___ DATA EXCERPT ___
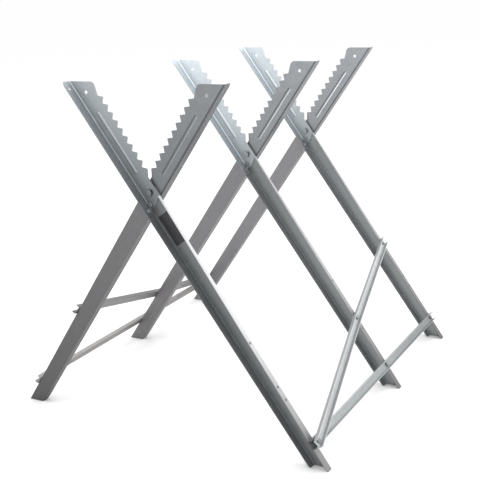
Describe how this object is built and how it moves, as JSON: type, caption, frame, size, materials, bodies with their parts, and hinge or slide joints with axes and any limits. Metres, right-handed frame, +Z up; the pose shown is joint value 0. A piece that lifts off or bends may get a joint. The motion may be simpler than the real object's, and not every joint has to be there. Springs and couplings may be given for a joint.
{
  "type": "folding log sawhorse",
  "caption": "Folding log sawhorse of galvanised steel channel: crossed legs on a common pivot line, toothed V arms that hold a log, and channel braces along each side.",
  "frame": {"origin": "middle of the footprint, on the floor: X 0 on the pivot line, Y 0 midway between the front and rear frames", "axes": "+X across the stand towards the right legs, +Y along the log towards the rear frame, +Z up"},
  "size_m": [0.8182, 0.842, 0.793],
  "materials": {
    "leg_steel": "galvanised, matt",
    "arm_steel": "galvanised, matt",
    "brace_steel": "galvanised, satin",
    "fastener": "zinc plated",
    "label": "plain black film"
  },
  "bodies": {
    "right_leg_frames": {"front_right_leg": "leg_steel", "middle_right_leg": "leg_steel", "rear_right_leg": "leg_steel", "front_left_arm": "arm_steel", "middle_left_arm": "arm_steel", "rear_left_arm": "arm_steel", "right_lower_brace": "brace_steel", "right_diagonal_brace": "brace_steel", "front_pivot_bolt": "fastener", "middle_pivot_bolt": "fastener", "rear_pivot_bolt": "fastener", "front_pivot_nut": "fastener", "middle_pivot_nut": "fastener", "rear_pivot_nut": "fastener", "front_pivot_spacer": "fastener", "middle_pivot_spacer": "fastener", "rear_pivot_spacer": "fastener", "front_stop_bolt": "fastener", "middle_stop_bolt": "fastener", "rear_stop_bolt": "fastener", "front_stop_nut": "fastener", "middle_stop_nut": "fastener", "rear_stop_nut": "fastener", "left_arm_bolts": "fastener", "left_arm_nuts": "fastener", "right_brace_bolts": "fastener", "right_brace_nuts": "fastener", "blank_label": "label"},
    "left_leg_frames": {"front_left_leg": "leg_steel", "middle_left_leg": "leg_steel", "rear_left_leg": "leg_steel", "front_right_arm": "arm_steel", "middle_right_arm": "arm_steel", "rear_right_arm": "arm_steel", "left_lower_brace": "brace_steel", "left_diagonal_brace": "brace_steel", "right_arm_bolts": "fastener", "right_arm_nuts": "fastener", "left_brace_bolts": "fastener", "left_brace_nuts": "fastener"}
  },
  "joints": [
    {"name": "fold", "type": "hinge", "parent": "right_leg_frames", "child": "left_leg_frames", "pos_m": [0, 0, 0.5615], "axis": [0, -1, 0], "range_deg": [0, 55]}
  ]
}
___
PROMPT:
Copy each line from the data above that includes "joints".

COMPLETE ANSWER:
Describe how this object is built and how it moves, as JSON: type, caption, frame, size, materials, bodies with their parts, and hinge or slide joints with axes and any limits. Metres, right-handed frame, +Z up; the pose shown is joint value 0. A piece that lifts off or bends may get a joint. The motion may be simpler than the real object's, and not every joint has to be there. Springs and couplings may be given for a joint.
  "joints": [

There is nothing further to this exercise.